Iranian Tactical Adaptations Drive Attrition
Iranian forces demonstrated systematic learning throughout Operation Epic Fury. Early MQ-9 losses resulted from surface-to-air missile intercepts at medium altitude. As U.S. forces adjusted flight profiles to lower altitudes and increased electronic warfare support, Iranian forces adapted by deploying fighter aircraft for visual identification and close-range missile engagements. The final week of February 2026 saw 7 MQ-9 losses in 72 hours—the highest three-day attrition rate ever recorded for the platform.
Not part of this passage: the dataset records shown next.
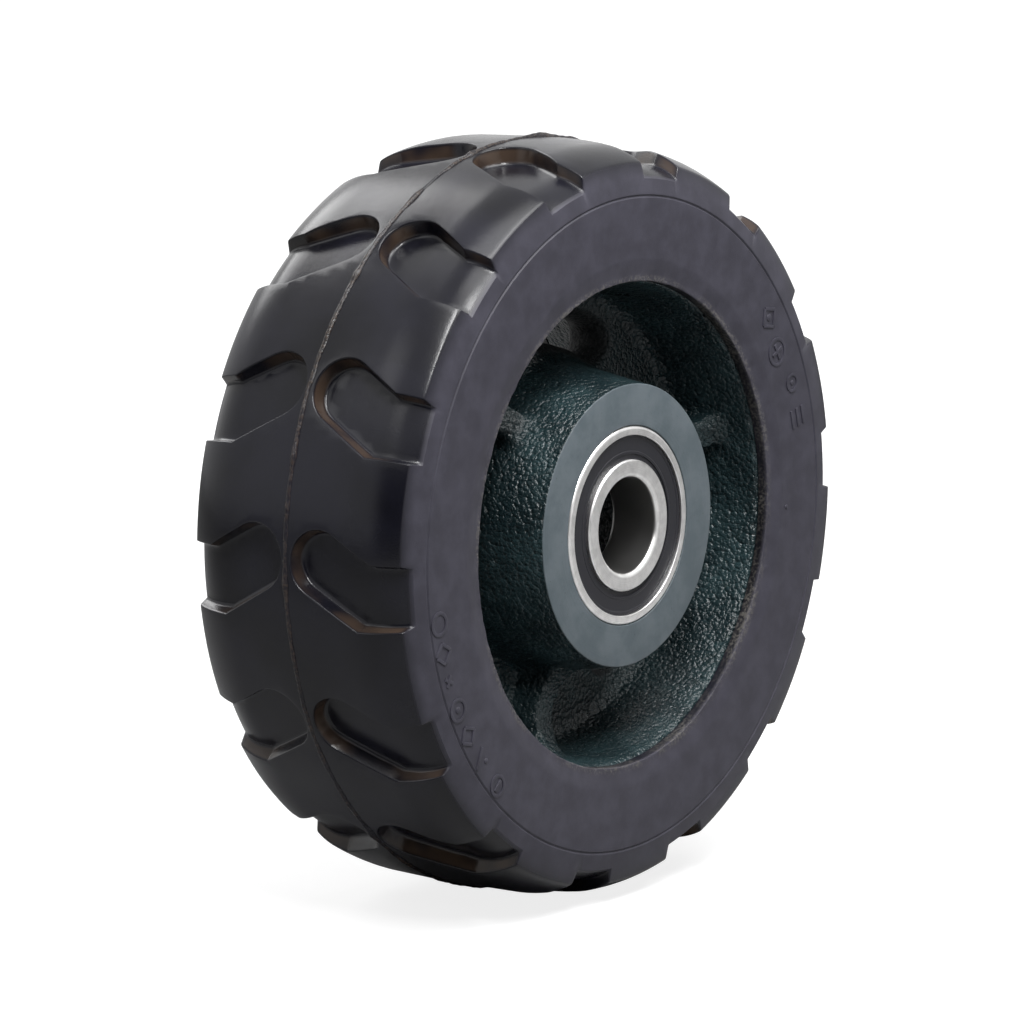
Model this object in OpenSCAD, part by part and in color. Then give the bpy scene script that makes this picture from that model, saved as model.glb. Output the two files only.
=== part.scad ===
// Solid rubber wheel for a garden cart: a rubber tyre moulded onto a cast iron
// hub that runs on two sealed ball bearings.
// The axle lies along Y, the front face looks to -Y, and the wheel's centre is
// the origin. Angles round the wheel run clockwise from the top, seen from the
// front.

/* [Tyre] */
// Diameter across the middle of the tread
tread_d = 197.6; // [190:0.2:206]
// Width of the tyre over its flat sidewalls
tyre_w = 70; // [66:0.5:74]
// Fall of the tread from its middle to the start of the shoulder
crown_drop = 0.5; // [0.2:0.1:1]
// Width of the rounded shoulder along the axle
shoulder_w = 15; // [12:0.5:17]
// Radial fall of the rounded shoulder
shoulder_drop = 4.2; // [3.5:0.1:5.2]
// Radial height of the flat side of a lug
lug_side_h = 4.1; // [3:0.1:5]
// How far the side of a lug leans back
lug_side_back = 0.9; // [0.4:0.1:1.4]
// Radial width of the bevel between the lugs and the sidewall groove
side_bevel_w = 4.5; // [3.5:0.1:5.5]
// How far that bevel falls back from the flat sidewall
side_bevel_back = 1.2; // [0.6:0.1:1.6]
// Width of the fine groove round the sidewall
groove_w = 0.8; // [0.5:0.1:1.2]
// Depth of the fine groove round the sidewall
groove_depth = 0.4; // [0.2:0.1:0.6]
// Radial width of the bevelled lip that covers the edge of the hub
lip_w = 5.7; // [4.5:0.1:7]
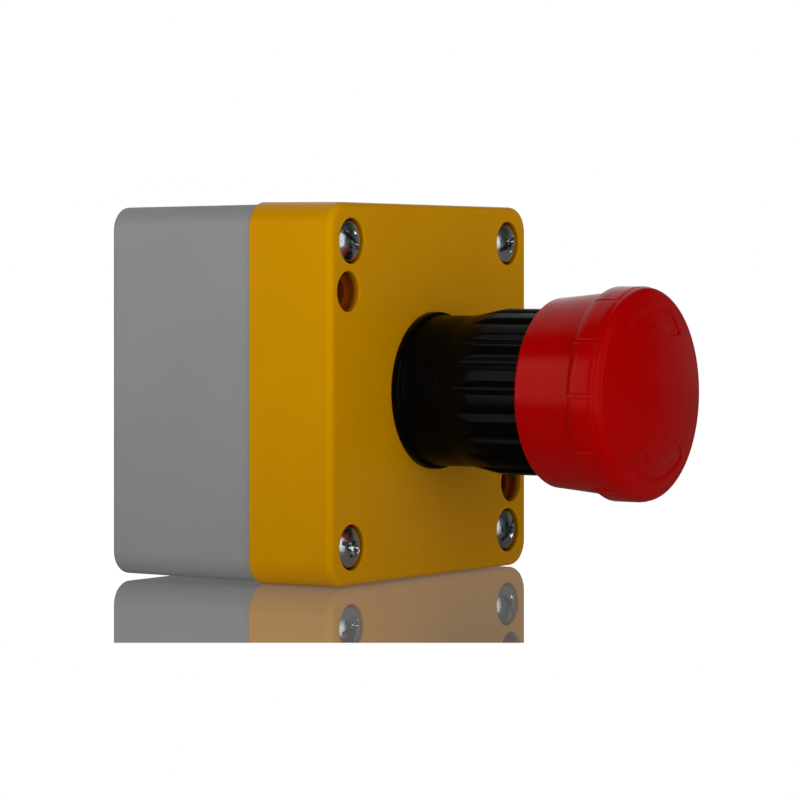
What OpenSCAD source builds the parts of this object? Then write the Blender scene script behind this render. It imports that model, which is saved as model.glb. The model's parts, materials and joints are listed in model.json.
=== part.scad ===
// Emergency stop push button in a surface-mounting housing.
// Millimetres. The origin is the centre of the back face, on the wall.
// +Z is up, and the button points along -Y.
// Pieces are drawn with z as the distance from the wall, then turned by front().

/* [Housing] */
// Width of the lid
case_w = 72; // [72:1:84]
// Height of the lid
case_h = 72; // [72:1:90]
// Depth from the wall to the lid's face
case_d = 50.8; // [50:0.2:60]
// Depth of the lid
lid_d = 18.2; // [17:0.2:20]
// Radius of the housing's corners
corner_r = 5; // [3:0.5:7]
// Thickness of the lid's face
face_t = 3; // [2.6:0.2:3.4]

/* [Button] */
// Radius of the mushroom head
head_r = 20.2; // [19.5:0.05:21.5]
// How far the head stands in front of the lid
head_reach = 50.5; // [49:0.5:56]
// Travel of the head when it is pressed
travel = 5; // [3:0.5:5]
// Angle that the head turns to let go
release_angle = 40; // [20:5:40]
// Number of ribs on the collar
rib_count = 20; // [12:2:24]

/* [Fixing] */
// Radius of the passages for the wall screws
wall_hole_r = 2.4; // [1.8:0.1:2.5]

/* [Hidden] */
$fn = 64;
fit = 0.05;
slide_fit = 0.2;
face_z = case_d;
seam_z = case_d - lid_d;

// Housing sizes
seam_step = 0.45;
lid_draft = 0.15;
base_draft = 0.25;
wall_t = 3;
lid_edge_r = 1.4;
base_edge_r = 1;
screw_inset = 7.4;
screw_x = case_w / 2 - screw_inset;
screw_y = case_h / 2 - screw_inset;
well_x = screw_x + 1.15;
well_y = screw_y - 9.46;
well_r = 3.8;
well_depth = 2.6;
counter_r = 4.3;
inner_x = case_w / 2 - seam_step - wall_t - 0.05;
inner_y = case_h / 2 - seam_step - wall_t - 0.05;
arm_x = screw_x - 6.4;
arm_y = well_y - 6.64;
gasket_w = 1;
gasket_t = 1.4;
knock_r = 10.1;
knock_z = 16;
pocket_w = 6.4;
pocket_h = 5.6;

// Lid screw sizes
screw_r = 2;
screw_head_r = 3.8;
screw_head_t = 2.6;
screw_drop = -0.4;
screw_len = 28;
screw_turns = [-35, 0, -8, 42];
counter_depth = screw_drop + screw_head_t + 0.05;

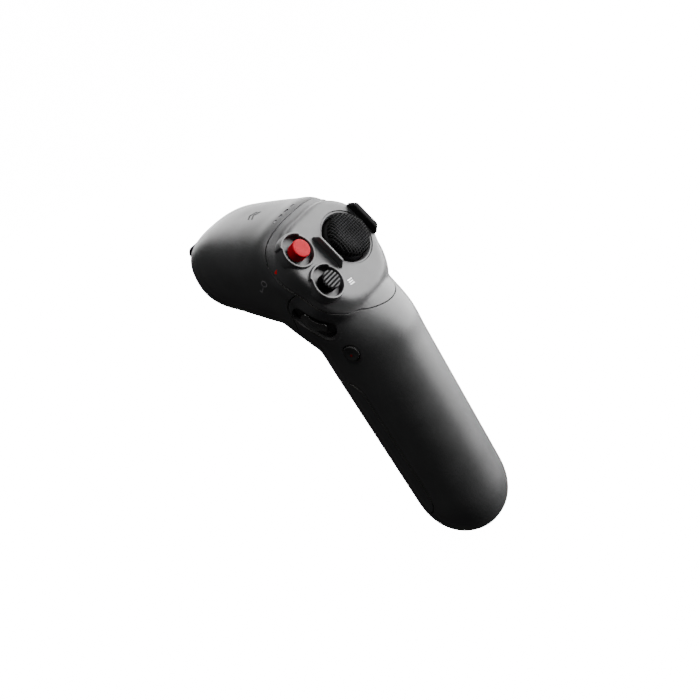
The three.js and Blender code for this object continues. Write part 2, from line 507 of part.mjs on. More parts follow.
// ---------------------------------------------------------------- trigger
// A finger blade in the throat on a pin, pulled against a spring. Its points are from the pin.
const TRIGGER_Y = 26.5, TRIGGER_Z = 61, PIN_R = 1.2, BLADE_SIDE = 0.7, BLADE_BEVEL = 0.4;
const fromPin = (points) => points.map(([y, z]) => new THREE.Vector2(TRIGGER_Y + y, TRIGGER_Z + z));
const [bladeStart] = fromPin([[-3, 1]]);
const blade = new THREE.Shape();
blade.moveTo(bladeStart.x, bladeStart.y);
blade.splineThru(fromPin([[0, 3], [3.4, 0.6], [7.1, -5], [10, -10.5], [10.3, -15.5], [8.9, -20.5],
  [6.1, -24.4]]));
blade.splineThru(fromPin([[4.4, -24.6], [5.1, -21.4], [6.1, -16.5], [5.3, -11.4], [2.1, -6.8], [-2.9, -5.5]]));
blade.closePath();
const bladeSolid = solid(new THREE.ExtrudeGeometry(blade, {
  depth: 2 * (TRIGGER_HALF - BLADE_SIDE), bevelEnabled: true, bevelThickness: BLADE_BEVEL,
  bevelSize: BLADE_BEVEL, bevelOffset: -BLADE_BEVEL, bevelSegments: 1, curveSegments: 3,
}).applyMatrix4(sideView).translate(BLADE_SIDE - TRIGGER_HALF, 0, 0));
const pinBore = solid(barX(PIN_R + 0.1, -20, 20, TRIGGER_Y, TRIGGER_Z, 20));
add('trigger_lever', bladeSolid.subtract(pinBore), 'black');
const PIN_HALF = TRIGGER_HALF + 2.6;
add('trigger_pin', barX(PIN_R, -PIN_HALF, PIN_HALF, TRIGGER_Y, TRIGGER_Z), 'steel');
for (const [name, side] of [['left', -1], ['right', 1]]) {
  const bracket = softBox(2.4, 9, 9, 0.6, side * (TRIGGER_HALF + 1.6), TRIGGER_Y, TRIGGER_Z);
  add(`trigger_bracket_${name}`, solid(bracket).subtract(pinBore), 'frame');
}
const MAGNET_Z = 57.6;
add('trigger_magnet', barX(1.6, -2.5, 2.5, TRIGGER_Y - 5.2, MAGNET_Z, 16), 'steel');
add('trigger_sensor', box(5, 1.2, 4, 0, TRIGGER_Y - 9, MAGNET_Z), 'chip');

// ---------------------------------------------------------------- inside the head
// Charge lights: four light pipes over a lit board under the roof.
lightX.forEach((x, i) => {
  const pipe = extruded(pill(LIGHT_LONG, LIGHT_WIDE), 4.2).translate(x, LED_Y, LIGHT_FOOT);
  add(`light_pipe_${i + 1}`, pipe, 'light');
});
add('light_board', box(20, 5, 1, LED_X, LED_Y, LIGHT_FOOT - 2), 'board');

// Radio board with its can, two antennas, buzzer and shaker.
add('radio_board', box(32, 28, 1.2, 0, 52, 84.4), 'board');
add('radio_can', softBox(18, 15, 2.4, 0.5, 0, 54, 86.5), 'steel');
add('antenna_left', box(1, 20, 13, -20.5, 56, 81), 'gold');
add('antenna_right', box(1, 20, 13, 20.5, 56, 81), 'gold');
add('buzzer', disc(5.5, 79.4, 83.4, 16).translate(8, 53, 0), 'black');
add('vibration_motor', disc(5, 80.4, 83.4, 16).translate(-8, 53, 0), 'steel');

// ---------------------------------------------------------------- inside the grip
// Battery in a cradle with a contact at each end. Heights are along the grip's axis.
const CELL_R = 9.2, CELL_Y = -3, CELL_LOW = -42, CELL_HIGH = 23, NUB_R = 3.2, NUB_HIGH = 0.8;
const cradle = solid(softBox(23, 11.8, 66, 0.8, 0, CELL_Y + 6.9, (CELL_LOW + CELL_HIGH) / 2))
  .subtract(solid(disc(CELL_R + 0.35, -60, 50, 32).translate(0, CELL_Y, 0)));
add('battery_cradle', cradle, 'frame', onGrip);
add('battery_cell', turned([[0, CELL_LOW], [CELL_R, CELL_LOW], [CELL_R, CELL_HIGH], [NUB_R, CELL_HIGH],
  [NUB_R, CELL_HIGH + NUB_HIGH], [0, CELL_HIGH + NUB_HIGH]], 20).translate(0, CELL_Y, 0), 'cell', onGrip);
add('contact_top', box(12, 9, 0.6, 0, CELL_Y, CELL_HIGH + 1.5), 'gold', onGrip);
add('contact_bottom', box(12, 9, 0.6, 0, CELL_Y, CELL_LOW - 0.7), 'gold', onGrip);

// Main board in front of the cell, and the screws that hold the front cover.
add('main_board', box(25, 1.2, 54, 0, 10.8, -8), 'board', onGrip);
add('processor_can', softBox(15, 2, 16, 0.5, 0, 12.8, 2), 'steel', onGrip);
add('motion_sensor', box(4, 1.2, 4, 0, 12.4, -16), 'chip', onGrip);
for (const [i, z] of [22.4, -38.6].entries()) {
  const place = (g) => onGrip(g.rotateX(-90 * DEG).translate(0, 14, z));
  add(`cover_screw_${i + 1}`, joined(disc(1.8, 1.2, 2.4, 12), disc(0.9, -3, 1.6, 12)), 'steel', place);
}

// Charge port: a thin shell with a tongue, and the board behind it.
const PORT_SKIN = 0.7;
const portShell = solid(extruded(pill(PORT_LONG, PORT_WIDE), 8))
  .subtract(solid(extruded(pill(PORT_LONG - PORT_SKIN, PORT_WIDE - PORT_SKIN), 8).translate(0, 0, -1.2)));
const tongue = solid(box(6.6, 0.7, 6, 0, 0, 4));
add('charge_port', portShell.add(tongue), 'steel', (g) => onGrip(g.translate(0, 0, GRIP_END + 0.4)));
add('charge_board', box(16, 9, 1.2, 0, 0, GRIP_END + 9.4), 'board', onGrip);

export default group;
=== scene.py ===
"""Visual model of a one-hand motion controller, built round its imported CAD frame.

Lengths in the builders are millimetres in the row frame (x right, y forward, z up);
make() turns them into metres. Every visible cover, button and cap is rebuilt here as a
fine mesh; the sealed inner pieces keep their CAD meshes and get finished materials.
"""
import json
import math

import bmesh
import bpy
import numpy as np
from mathutils import Matrix, Vector
from mathutils.bvhtree import BVHTree


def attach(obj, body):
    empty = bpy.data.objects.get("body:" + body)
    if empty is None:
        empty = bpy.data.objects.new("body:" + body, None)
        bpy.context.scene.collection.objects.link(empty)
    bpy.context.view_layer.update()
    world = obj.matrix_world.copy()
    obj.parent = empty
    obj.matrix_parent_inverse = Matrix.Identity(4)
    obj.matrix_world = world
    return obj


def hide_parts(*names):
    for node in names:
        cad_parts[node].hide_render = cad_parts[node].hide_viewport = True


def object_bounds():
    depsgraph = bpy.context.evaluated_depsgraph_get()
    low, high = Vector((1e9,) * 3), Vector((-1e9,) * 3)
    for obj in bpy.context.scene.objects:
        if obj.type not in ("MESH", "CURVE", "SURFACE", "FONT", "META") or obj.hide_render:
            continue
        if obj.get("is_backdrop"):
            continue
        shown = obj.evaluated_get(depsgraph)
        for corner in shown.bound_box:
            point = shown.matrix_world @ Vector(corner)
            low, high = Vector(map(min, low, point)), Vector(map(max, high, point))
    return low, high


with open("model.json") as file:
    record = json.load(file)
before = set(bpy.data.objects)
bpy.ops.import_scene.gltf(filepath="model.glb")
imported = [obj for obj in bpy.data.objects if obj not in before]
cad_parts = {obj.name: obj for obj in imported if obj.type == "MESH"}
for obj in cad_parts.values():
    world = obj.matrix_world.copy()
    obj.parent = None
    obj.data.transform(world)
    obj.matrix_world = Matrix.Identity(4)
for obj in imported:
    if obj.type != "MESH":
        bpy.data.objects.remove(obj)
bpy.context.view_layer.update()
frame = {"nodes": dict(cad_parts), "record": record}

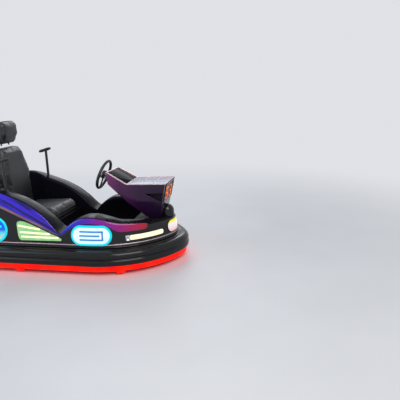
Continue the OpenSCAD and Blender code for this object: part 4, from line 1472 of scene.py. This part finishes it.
@dataclass
class Console:
    """Steering console with its plates, edge lines, screen and display.

    Args:
        beak: Tip of the beak, along and up.
        foot: Front of the neck's foot, along and up.
        kink: Foot of the windscreen panel.
        top: Rear top of the windscreen panel.
        beak_hw: Half width at the beak.
        kink_hw: Half width at the kink.
        top_hw: Half width at the rear.
        display_drop: How far the display's middle lies below the beak.
        display_size: Its width and height.
        digit_gap: Distance of a digit's middle from the display's.
        digit_hw: Half width of a digit between its strokes.
        digit_hh: Half height of a digit between its strokes.
        stroke: Size of a stroke.
        lit: Lit strokes of the left and the right digit.
    """

    beak: tuple[float, float] = (.830, .682)
    foot: tuple[float, float] = (.765, .366)
    kink: tuple[float, float] = (.488, .672)
    top: tuple[float, float] = (.320, .765)
    beak_hw: float = .175
    kink_hw: float = .162
    top_hw: float = .145
    display_drop: float = .086
    display_size: tuple[float, float] = (.264, .140)
    digit_gap: float = .060
    digit_hw: float = .031
    digit_hh: float = .048
    stroke: Point = (.052, .015, .003)
    lit: tuple[str, str] = ("acdfg", "abcdg")

    def build(self) -> None:
        """Makes the whole console."""
        shell = copy_of("console_shell", "console_moulding")
        edit(shell, lambda: bpy.ops.mesh.dissolve_limited(angle_limit=math.radians(1)))
        apply(shell, "BEVEL", width=.004, segments=3, limit_method="ANGLE", angle_limit=math.radians(25))
        smooth(shell, 30)
        # The moulding is dark violet, with painted reflection of pink light as magenta towards the rear.
        dress(shell, VIOLET_AND_PINK_REFLECTION, "console_violet", "car", "console_shell")
        for node, name, finish, slot in (("console_top_plate", "top_plate", PALE, "plate_pale"),
                                         ("windscreen_panel", "windscreen_glass", GLASS_BLACK, "screen_black")):
            plate = copy_of(node, name)
            edit(plate, lambda: bpy.ops.mesh.dissolve_limited(angle_limit=math.radians(1)))
            apply(plate, "BEVEL", width=.0015, segments=2, limit_method="ANGLE", angle_limit=math.radians(25))
            smooth(plate, 30)
            dress(plate, finish, slot, "car", node)
        self.lines()
        self.hollow()
        self.display()

    def lines(self) -> None:
        """Adds the pale edge lines of plate, screen and sides."""
        bx, bz = self.beak
        kx, kz = self.kink
        tx, tz = self.top
        b, k, t = self.beak_hw - .001, self.kink_hw - .001, self.top_hw - .001
        sided = (("plate_edge", ((bx - .002, b, bz - .001), (kx, k, kz - .0005)), .0034, TRIM, "console_violet"),
                 ("screen_edge", ((kx, k, kz), (tx + .002, t, tz - .0015)), .0062, TRIM, "console_violet"),
                 ("front_edge", ((bx - .0012, b, bz - .004), (.8127, self.beak_hw - .0012, .598)), .0030, EDGE,
                  "console_violet"),
                 ("plate_line", ((bx - .004, .060, bz), (kx + .004, .054, kz)), .0026, TRIM, "plate_pale"),
                 ("side_line", ((.334, .1478, .655), (.50, .1545, .508)), .0022, EDGE, "console_violet"))
        for name, ends, radius, finish, slot in sided:
            dress_both(rod(f"{name}_left", ends, radius), finish, slot)
        across = (("plate_front_edge", (bx - .0015, self.beak_hw - .003, bz - .001), .0034, TRIM, "console_violet"),
                  ("plate_rear_edge", (kx, self.kink_hw - .003, kz), .0034, TRIM, "console_violet"),
                  ("screen_top_edge", (tx - .012, self.top_hw - .003, tz - .0015), .0062, TRIM, "console_violet"),
                  ("plate_cross_line_1", (.716, .166, .6790), .0024, TRIM, "plate_pale"),
                  ("plate_cross_line_2", (.602, .163, .6757), .0024, TRIM, "plate_pale"))
        for name, (x, y, z), radius, finish, slot in across:
            dress(rod(name, ((x, -y, z), (x, y, z)), radius), finish, slot, "car")

    def hollow(self) -> None:
        """Puts a matt black panel in the hollow below the beak, left and right, as painted shade under the beak's
        overhang.
        """
        corners = ((.799, .605), (.648, .595), (.785, .528))
        middle = Vector((sum(x for x, _ in corners) / 3, 0, sum(z for _, z in corners) / 3))
        panel = begin(bpy.ops.mesh.primitive_cylinder_add, "hollow_lining_left", vertices=3, radius=.05, depth=.002)
        for vertex in panel.data.vertices:
            x, z = corners[round(math.atan2(vertex.co.y, vertex.co.x) / (2 * math.pi / 3)) % 3]
            vertex.co = (x, .1395 + vertex.co.z, z)
        edit(panel, outward, lambda: faces(lambda at, up: up.y > .9), lambda: inset(.006, -.0008))
        panel.data.transform(Matrix.Translation(middle * .03) @ Matrix.Diagonal((.97, 1, .97, 1)))
        dress_both(panel, HOLLOW_PAINTED_SHADE, "console_violet")

    def display(self) -> None:
        """Makes the display's frame, its glass and two plain digits."""
        run, rise = self.beak[0] - self.foot[0], self.beak[1] - self.foot[1]
        slope = math.atan2(run, rise)
        drop, (width, height) = self.display_drop, self.display_size
        middle = Vector((self.beak[0] - drop * run / rise, 0, self.beak[1] - drop))
        across, up = Vector((0, 1, 0)), Vector((math.sin(slope), 0, math.cos(slope)))
        turn = Matrix.Translation(middle) @ Matrix((across, up, across.cross(up))).transposed().to_4x4()
        glass = begin(bpy.ops.mesh.primitive_cube_add, "display_glass", size=1, location=(0, 0, .0005),
                      scale=(width - .001, height - .001, .006))
        edit(glass, lambda: faces(lambda at, way: way.z > .9), lambda: inset(.003, -.001))
        surround = begin(bpy.ops.mesh.primitive_cube_add, "display_surround", size=1, location=(0, 0, .0033),
                         scale=(width + .020, height + .018, .007))
        edit(surround, lambda: faces(lambda at, way: abs(way.z) > .9), lambda: inset(.010),
             bpy.ops.mesh.bridge_edge_loops)
        apply(surround, "BEVEL", width=.0015, segments=2, limit_method="ANGLE")
        self.digits(turn)
        for piece, finish, nodes in ((glass, DISPLAY_RED, ("score_display",)), (surround, BODY, ())):
            piece.data.transform(turn)
            smooth(piece)
            dress(piece, finish, "display_dark", "car", *nodes)

    def digits(self, turn: Matrix) -> None:
        """Makes the two digits from copies of one stroke.

        Args:
            turn: What moves a piece from the display's own axes to the frame's.
        """
        stroke = begin(bpy.ops.mesh.primitive_cube_add, "digit_stroke", size=1, location=(0, 0, .0035),
                       scale=self.stroke)
        edit(stroke, lambda: faces(lambda at, way: abs(way.x) > .9),
             lambda: bpy.ops.transform.resize(value=(1, .35, 1)), lambda: faces(lambda at, way: way.z > .9),
             lambda: inset(.002, .0008))
        places = {"a": (0, 1, 0), "d": (0, -1, 0), "g": (0, 0, 0), "f": (-1, .5, 90), "e": (-1, -.5, 90),
                  "b": (1, .5, 90), "c": (1, -.5, 90)}
        for digit, lit in zip((-1, 1), self.lit):
            for letter in lit:
                x, y, a = places[letter]
                seat = Matrix.Translation((digit * self.digit_gap + x * self.digit_hw, y * self.digit_hh - .012, 0))
                piece = twin(stroke, f"digit_{digit + 2}_{letter}",
                             turn @ (seat @ Matrix.Rotation(math.radians(a), 4, "Z")))
                smooth(piece)
                dress(piece, ORANGE_GLOW, "display_dark", "car")
        bpy.data.objects.remove(stroke)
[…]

This tactical evolution mirrors Ukrainian and Russian drone warfare adaptations, where both sides continuously modify flight profiles, electronic warfare techniques, and operational patterns to counter defensive measures. The difference: Ukrainian strike drones cost $50,000-100,000 per unit, making adaptation through attrition economically sustainable. At $30 million per MQ-9, the U.S. cannot afford similar learning curves.
Implications for Indo-Pacific Operations
The Operation Epic Fury losses carry direct implications for potential conflict in the Indo-Pacific. China operates integrated air defense systems significantly more sophisticated than Iran's, including HQ-9B long-range SAMs, advanced fighter aircraft, and extensive electronic warfare capabilities. The U.S. Air Force's plan to operate MQ-9 and MQ-4C Triton drones for ISR missions in a Taiwan contingency now appears operationally untenable without accepting catastrophic attrition rates.
The Navy's MQ-4C Triton—a $180 million derivative of the Global Hawk designed for maritime surveillance—faces even greater vulnerability. Its larger size, higher operating altitude, and lack of defensive systems make it an easier target than MQ-9. The service operates 5 Tritons with plans to field 68 by 2030, but Operation Epic Fury suggests this procurement strategy requires fundamental revision.
BOTTOM LINE: The loss of 24 MQ-9 Reapers in six weeks proves that $30 million MALE drones cannot survive contested airspace, forcing the Pentagon toward sub-$1 million attritable platforms that Ukrainian forces have already validated in combat.